私の後ろに立っている皆さん、彼らは食品安全の専門家であり、人権派弁護士であり、社会運動の第一線で活躍してきた人たちです。彼らは長い間、この社会の公平と正義のため、絶え間なく奮闘してきた人たちです。彼らひとりひとりが、民進党の改革の決心を表しています。彼らひとりひとりが、民進党が大きな門を開き、歩み、社会の進歩のパワーと結びつける努力を表しています。

もし皆さんが、この国には公正がないと嘆くなら、彼らが立法院で公正を取り戻します。もし皆さんが、この社会には正義がないと嘆くなら、彼らが立法院で正義を取り戻します。

一昨年の統一地方選挙で皆さんは投票に行かれました。故郷に新しい希望をもたらしただけでなく、皆さんの努力を世界に知らしめたのです。皆さんがいるからこそ、台湾は世界へ光を放てるのです。

明日、どうかどうか皆さんに、若い皆さんにお願いします。台湾はまだまだ皆さんによる後押しが必要です。ためらっていないで動きましょう。バスに乗って、電車に乗って、新幹線に乗って、どんな方法でもいい、どうかどうか明日は必ず投票へ行ってください。

どうか皆さん、初心を忘れないでください。自分の国は自分で守る、その任務を果たすのはまさに今です。

どうか最良の候補へ投票してください、どうか最もプロフェッショナルな候補へ投票してください。どうか最も台湾を変えることのできる力を持った政党へ投票してください。

今週、私たちは台湾を南北に2度往復して街宣パレードを行いました。たくさんの、本当にたくさんの人たちが私たちを応援し、エールを贈ってくれました。車の上から、ある若者がわざわざ前回の総統選挙に私が参戦したときの旗を持ち出して、私たちに振ってくれているのが見えました。

もしかして、間違えて持って来ちゃったんじゃないかと思う人もいるでしょう。しかし、私はこの4年前の旗を見て、本当に本当に、心から感激し、感動したのです。

どうもありがとうございます。4年前の旗をずっとそばに置いておいてくれてどうもありがとう。私のことを信じ続けてくれたことに心から感謝します。4年前、私はこう言いました。いつか蔡英文は必ず戻ってくる、と。

私は約束を守りました。前回よりももっと多くの人々を連れて戻って来ました。今、ここに立っているのはもっともっとパワーアップした蔡英文です。私は台湾の人々を未来へ、新しい時代へと導きます。

明日、私たちにとって最後の一歩です。

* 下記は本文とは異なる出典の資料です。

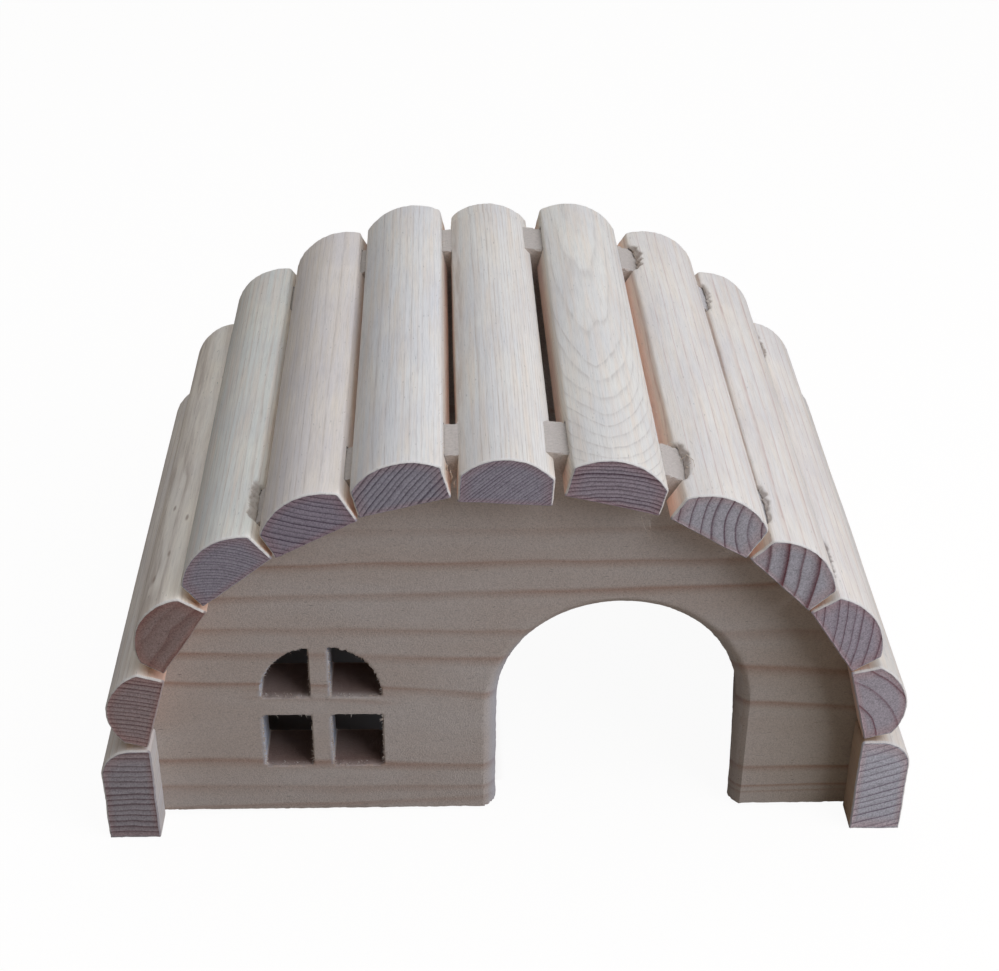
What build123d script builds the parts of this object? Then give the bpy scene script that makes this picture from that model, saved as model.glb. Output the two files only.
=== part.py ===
from build123d import *
import os
from collections import namedtuple
from math import cos, radians, sin

# Half-log house for a hamster. Two arched end panels stand between two side rails, and half-round
# roof slats run from end to end over their arched edges. Every slat and rail is notched from below
# or from inside where a panel passes, and the panel's edge is glued into the notch.
#
# Frame: the door faces -Y, +X is to the right seen from the front, and +Z is up. The origin is on
# the ground, under the middle of the house. Lengths are in millimetres and angles in degrees.

# ---- Driving dimensions ----

# The house as a whole
house_depth = 127.0  # every slat and rail, end to end
arch_centre_height = 9.2  # the roof and the panels are struck from this height
roof_span = 141.0  # angle from the middle of the first slat to the middle of the last

# Slat stock: a flat underside, short upright sides and a rounded back
slat_width = 20.0
slat_height = 11.4
slat_shoulder_radius = 1.2
slat_corner_radius = 0.5
slat_gap = 0.85  # between the lower corners of neighbours, when evenly laid
end_chamfer = 0.35  # sanded edge round the sawn ends of slats and rails

# The slats as they are glued down, from left to right seen from the front. A slat is turned a little
# along the arch, lifted off the even circle and leaned about its own length. Its two shoulders are
# planed to their own heights, and its rear end may be skewed to one side. One is wider than the rest,
# and wood beside the notches is torn out of some edges.
Slat = namedtuple(
    "Slat",
    "turn lift lean left_shoulder right_shoulder skew widen torn_left torn_right",
    defaults=(0.0, 0.0, 0.0, 0.0),
)
roof_slats = [
    Slat(turn=0.0, lift=-1.7, lean=-3.5, left_shoulder=5.5, right_shoulder=6.5),
    Slat(turn=0.5, lift=0.0, lean=-1.5, left_shoulder=6.0, right_shoulder=7.0, skew=-0.8),
    Slat(turn=0.0, lift=1.2, lean=3.5, left_shoulder=7.0, right_shoulder=7.5, skew=-0.2, torn_right=1.0),
    Slat(turn=-0.5, lift=0.0, lean=0.5, left_shoulder=7.0, right_shoulder=8.0, skew=-0.4),
    Slat(turn=-1.0, lift=0.4, lean=1.0, left_shoulder=7.0, right_shoulder=8.0, skew=-0.5),
    Slat(turn=-1.0, lift=-1.8, lean=4.5, left_shoulder=6.8, right_shoulder=6.8, skew=-1.0),
    Slat(turn=0.0, lift=0.1, lean=0.0, left_shoulder=7.4, right_shoulder=6.6, skew=-1.0, widen=0.8),
    Slat(turn=1.0, lift=-0.2, lean=2.0, left_shoulder=6.4, right_shoulder=8.4, skew=-1.9, torn_left=1.4),
    Slat(turn=0.7, lift=-0.5, lean=2.0, left_shoulder=6.8, right_shoulder=7.8, skew=-0.8, torn_left=1.0),
    Slat(turn=0.3, lift=-0.7, lean=0.0, left_shoulder=7.5, right_shoulder=7.6, torn_left=0.8),
    Slat(turn=-0.2, lift=-1.7, lean=4.8, left_shoulder=7.0, right_shoulder=6.5),
]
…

どれだけ待ち望んでいたでしょうか。もうすぐです。すべての人にお願いです。皆さんの、台湾への熱い想いを、改革への希望を、この数年間の不満を、全てを改革へのエネルギーに転化させようではありませんか。

どうぞ投票に行ってください、票を投じてください。皆さんにお願いします。明日、投票所に入り、投票用紙に印を押す、それが最後まで走り切った証です。

総統副総統は2番の蔡英文・陳建仁候補へ。
政党票は1番の民主進歩党へ。
立法委員は民進党が支持する候補者へ。

台湾の改革には一票でも多く必要なのです。

明日、台湾の国民は権力を取り返します。
明日、私たちは台湾への勝利をもたらします。
明日、私たちは投票で、この総統府を台湾国民の手に取り戻すのです。